Year-to-date performance is particularly stark, with the stock registering a loss exceeding 73%, and a one-year return of -75%. These figures place Remedium Life well below broader market benchmarks such as the BSE500, where the stock has underperformed consistently over one, three, and even longer-term horizons.
Such performance metrics are indicative of the challenges faced by microcap companies in volatile sectors, where liquidity constraints and operational risks can weigh heavily on investor sentiment and valuation.
Financial Results and Operational Challenges
Remedium Life’s recent quarterly results further illustrate the difficulties confronting the company. Net sales for the quarter stood at ₹8.58 crores, reflecting a decline of nearly 66% compared to previous periods. Profit after tax (PAT) for the nine-month period was reported at a loss of ₹2.94 crores, marking a contraction of approximately 93% year-on-year.
Moreover, profit before tax excluding other income (PBT less OI) registered a steep fall of nearly 294%, underscoring the operational losses impacting the company’s bottom line. These figures are consistent with a pattern of negative results reported over the last five consecutive quarters, signalling persistent headwinds in the company’s business model and market environment.

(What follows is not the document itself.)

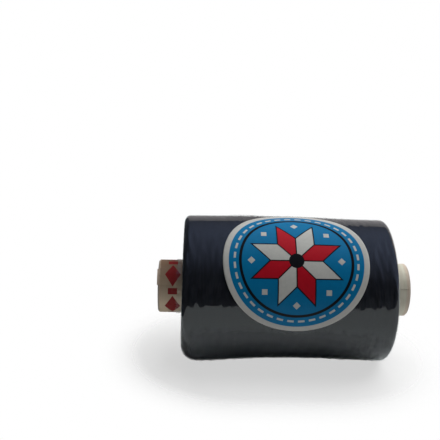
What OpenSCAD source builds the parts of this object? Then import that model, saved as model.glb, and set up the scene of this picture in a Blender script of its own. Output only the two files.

Sector and Market Capitalisation Considerations
Operating within the Trading & Distributors sector, Remedium Life’s microcap status places it among smaller companies with limited market capitalisation. This classification often entails higher volatility and risk, as smaller firms may face greater challenges in accessing capital and scaling operations compared to larger peers.
The company’s current market capitalisation grade reflects this microcap positioning, which, combined with the financial and technical indicators, contributes to the overall cautious market assessment. Investors typically weigh such factors carefully when considering exposure to microcap stocks, given their sensitivity to market fluctuations and operational risks.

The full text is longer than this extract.